Ah! well a day, the Bard may say,
Shall one bestow his kisses on
A shameless maid, who’s not afraid
To put a pair of breeches on[?]
She’ll make him feel from head to heel,
Whatever else he hitches on;
He’ll have no right by day or night,
To put a pair of britches on.
Suddenly the Bloomer is the garb of shameless women. The really sinister verse, though, suggests that men will soon have no right to wear pants. A common motif in cartoons and protests about the Bloomer was that women, by donning loose trousers in public, were attempting to reverse the spheres of activity and the power relations of the sexes. “Women are trying to be men!” cried the cartoonists. “They will try to make us be women!”
Women often wore the Bloomer outfit for purely practical reasons. Certainly, Mrs. Miller created it in frustration with the inconvenience of long, heavy skirts and petticoats – which swept the streets and soaked up water in rain or snow. Imagine, too, having to go upstairs while carrying a baby. The Gazette also tells us about a woman who wore the Bloomer on a trip across the Isthmus of Panama, without feeling obliged to judge her choice of travel wear (April 8, 1853.)
It is nevertheless true that the wearing of distinctive dress, however comfortable and practical, can have political significance. Feminists saw fashionable dress, not unreasonably, as oppressive. Mrs. Miller’s cousin Elizabeth Cady Stanton asked, “Is being born a woman so criminal an offense that we must be doomed to everlasting bondage?” Wearing the Bloomer in public, therefore, was a statement. It was also most common among women who were already involved in other reform efforts. The local paper certainly associated the Bloomer costume with political activism. In October 1851, the Gazette reprinted a story from the Argus:
[When abolitionism] finds a lodgement in the female bosam [sic], it not unfrequently delights to exhibit itself in the opposite extremities. It was so, on the occasion of the examination of the Syracuse rioters and rescuers, before Judge CONKLING. [This would be the Jerry Rescue – it’s in Wikipedia.] It is said that on the last day, among the crowd in the court room, were several ladies from Syracuse, dressed in the Bloomer costume, who created considerable excitement . . .
The following spring, the Gazette printed a piece from the New York Observer that took a very sour attitude toward “Bloomer women.”

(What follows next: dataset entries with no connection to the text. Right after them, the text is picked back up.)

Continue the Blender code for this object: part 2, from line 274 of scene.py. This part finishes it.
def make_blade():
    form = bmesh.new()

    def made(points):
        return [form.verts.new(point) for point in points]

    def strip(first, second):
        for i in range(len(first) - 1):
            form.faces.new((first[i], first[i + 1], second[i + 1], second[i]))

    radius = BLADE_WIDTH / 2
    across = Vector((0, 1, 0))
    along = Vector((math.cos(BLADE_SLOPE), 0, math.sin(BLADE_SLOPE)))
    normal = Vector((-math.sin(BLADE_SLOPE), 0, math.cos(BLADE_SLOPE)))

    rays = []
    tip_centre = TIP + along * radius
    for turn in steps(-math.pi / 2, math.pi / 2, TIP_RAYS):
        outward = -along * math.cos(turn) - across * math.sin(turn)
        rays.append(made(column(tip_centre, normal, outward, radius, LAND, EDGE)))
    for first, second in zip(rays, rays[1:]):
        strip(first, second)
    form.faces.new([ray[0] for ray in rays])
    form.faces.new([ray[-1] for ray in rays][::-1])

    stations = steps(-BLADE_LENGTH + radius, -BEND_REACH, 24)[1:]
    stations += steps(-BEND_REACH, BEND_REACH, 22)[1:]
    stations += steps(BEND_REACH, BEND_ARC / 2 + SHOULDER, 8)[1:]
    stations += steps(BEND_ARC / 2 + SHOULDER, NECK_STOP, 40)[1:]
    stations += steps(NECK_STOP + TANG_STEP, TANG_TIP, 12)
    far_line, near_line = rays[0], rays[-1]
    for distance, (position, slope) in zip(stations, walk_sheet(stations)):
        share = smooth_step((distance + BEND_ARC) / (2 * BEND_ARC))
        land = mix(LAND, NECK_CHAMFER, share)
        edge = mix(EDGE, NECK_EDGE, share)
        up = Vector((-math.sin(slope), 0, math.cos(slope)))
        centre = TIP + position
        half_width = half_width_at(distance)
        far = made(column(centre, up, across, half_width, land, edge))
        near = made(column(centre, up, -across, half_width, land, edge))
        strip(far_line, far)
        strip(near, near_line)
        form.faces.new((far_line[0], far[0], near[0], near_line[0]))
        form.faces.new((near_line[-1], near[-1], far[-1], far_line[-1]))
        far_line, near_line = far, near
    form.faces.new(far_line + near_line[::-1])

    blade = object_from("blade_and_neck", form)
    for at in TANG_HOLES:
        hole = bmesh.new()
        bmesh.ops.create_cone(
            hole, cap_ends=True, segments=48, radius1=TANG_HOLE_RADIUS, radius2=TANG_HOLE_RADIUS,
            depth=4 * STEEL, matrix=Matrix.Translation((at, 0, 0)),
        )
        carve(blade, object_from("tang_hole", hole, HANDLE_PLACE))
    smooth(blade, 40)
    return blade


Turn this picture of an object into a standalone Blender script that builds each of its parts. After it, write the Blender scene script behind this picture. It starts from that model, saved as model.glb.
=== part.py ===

April 9 1852: [Fourteen] women have issued an “Appeal for the freedom of American women,” in which they complain that they have been for many years oppressed, and their health injured, by the dress adopted by the women of our country, and that because they have sought a remedy for their wrongs by adopting the “Bloomer” dress, they have been met . . . by “a uniform system of insult and outrage,” being followed by a rabble, hissed, hooted, and insulted. . . . we suppose the treatment they [receive is the] natural result of the peculiar style [they have] adopted. Any strange object, that excites great curiosity, will draw after it a crowd of men and boys, who have nothing better to do. We suppose a man dressed in women’s clothes, would have encountered the same rabble; and in either case the remedy is at hand – the police. Whether they have encroached on the scripture injunction, which forbids females to assume the male attire, we do not undertake to decide [they said, having obviously decided]; but any approach to it would be naturally followed by just the treatment they have received. . . .
The Bloomer women say . . . that they are ready to die for their principles, and if so they will surely be able to stand a few hisses when they make themselves ridiculous.
Eventually most of the women who had tried out the Bloomer dress returned to fashionable clothing, for public appearances, at least. Whatever its advantages, the reform dress caused so much panic that its wearers came to see it as a hindrance to the other causes they were trying to promote. While people were focused on clothing, they could not listen to ideas. As the Geneva Courier reported in May1856, “Miss Lucy Stone Blackwell has repudiated Bloomers, and appeared on the anti-slavery platform in New York, in a long black silk dress, fashionably beflounced.”
For more information on Mrs. Miller creation of the Bloomer costume read “Everything is Coming Up Bloomers!”
who is the author of the bloomer poem, where did it come from. I want to cite it in my essay lol.
The staff member who wrote this post no longer works with us so I don’t have her source. It was probably the local newspaper, as you will find the poem in several online newspapers from 1851 if you search the words. One Indiana newspaper cites the source as The Knickerbocker, a New York literary magazine of the time.